Mycorrhizal mushrooms grow in partnership with green plants; each benefits from the relationship. Ectomycorrhizal mushrooms like chanterelles form sheaths over the root tips of these plants, in this case particular species of trees (here, probably oaks). The mushrooms make minerals from the soil available to the trees, and the photosynthesizing trees send down carbohydrates from the canopy.

Above: The dainty flowers of pipsissewa.

One of the first plants to greet us as we walk is pipsissewa, Chimaphila maculata. Also known commonly as prince’s pine and spotted wintergreen, its distinctive evergreen leaves are a welcome sight even on the most bitter of hikes in the middle of winter. Right now winter seems impossible. It is a privilege to see the pretty plants growing here at frequent intervals because pipsissewa is endangered in several states (like Maine), and is considered extirpated in parts of its range.

Above: Unearthly ghost pipes steal sustenance from trees.

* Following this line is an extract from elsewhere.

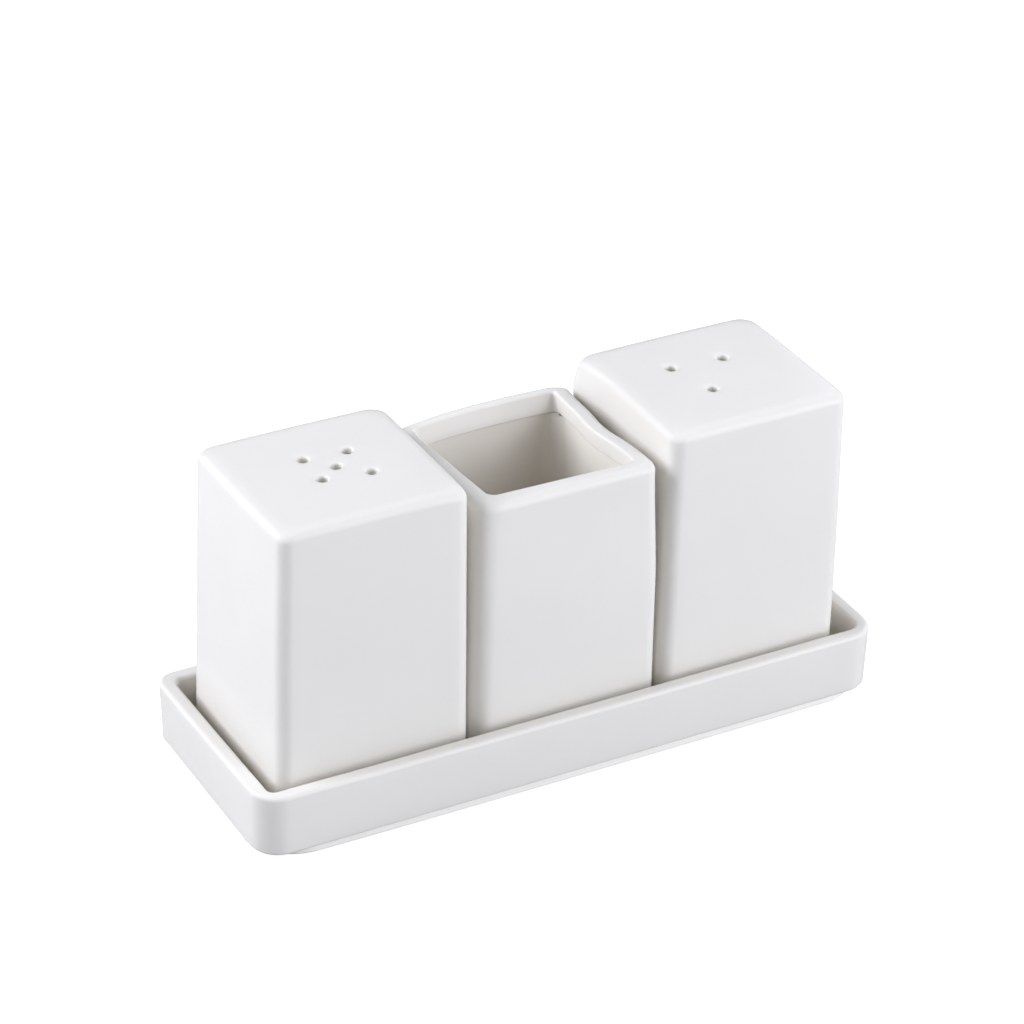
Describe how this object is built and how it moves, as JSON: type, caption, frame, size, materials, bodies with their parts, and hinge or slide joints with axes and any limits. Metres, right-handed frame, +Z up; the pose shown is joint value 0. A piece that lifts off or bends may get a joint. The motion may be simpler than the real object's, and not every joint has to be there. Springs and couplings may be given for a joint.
{
  "type": "salt and pepper shaker set",
  "caption": "White glazed porcelain salt shaker, pepper shaker and open toothpick holder in a row on a rimmed rectangular tray; the pieces lift off.",
  "frame": {"origin": "middle of the tray, on the plane that its foot ring stands on", "axes": "+X along the tray from the salt shaker to the pepper shaker, +Y across it towards the back, +Z up"},
  "size_m": [0.15, 0.054, 0.0741],
  "materials": {
    "porcelain": "soft glossy white glaze, bare foot rings",
    "silicone": "matt translucent white silicone"
  },
  "bodies": {
    "tray": {"tray": "porcelain"},
    "salt_stopper": {"salt_stopper": "silicone"},
    "salt_shaker": {"salt_shaker": "porcelain"},
    "toothpick_holder": {"toothpick_holder": "porcelain"},
    "pepper_stopper": {"pepper_stopper": "silicone"},
    "pepper_shaker": {"pepper_shaker": "porcelain"}
  },
  "joints": [
    {"name": "salt_lift", "type": "slide", "parent": "tray", "child": "salt_stopper", "axis": [0, 0, 1], "range_m": [0, 0.085]},
    {"name": "salt_stopper_pull", "type": "slide", "parent": "salt_stopper", "child": "salt_shaker", "axis": [0, 0, 1], "range_m": [0, 0.025]},
    {"name": "toothpick_holder_lift", "type": "slide", "parent": "tray", "child": "toothpick_holder", "axis": [0, 0, 1], "range_m": [0, 0.085]},
    {"name": "pepper_lift", "type": "slide", "parent": "tray", "child": "pepper_stopper", "axis": [0, 0, 1], "range_m": [0, 0.085]},
    {"name": "pepper_stopper_pull", "type": "slide", "parent": "pepper_stopper", "child": "pepper_shaker", "axis": [0, 0, 1], "range_m": [0, 0.025]}
  ]
}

Beneath the tall trees we follow a path brushed by ferns. Beneath out feet is a hidden world of fungal conversation with tree roots. Soon, we begin to see the now-familiar companions of the mushrooms we are hunting. Plants, yet blanched and alien, they resemble fungi more than anything leafy. They contain no chlorophyll; instead, they are mycoheterotrophs, poaching their nutrition from their mycorrhizal neighbors. These pale denizens of the leaf litter can grow in deep shade, relying on the photosynthesizing trees and the fungal partners that act as essential couriers.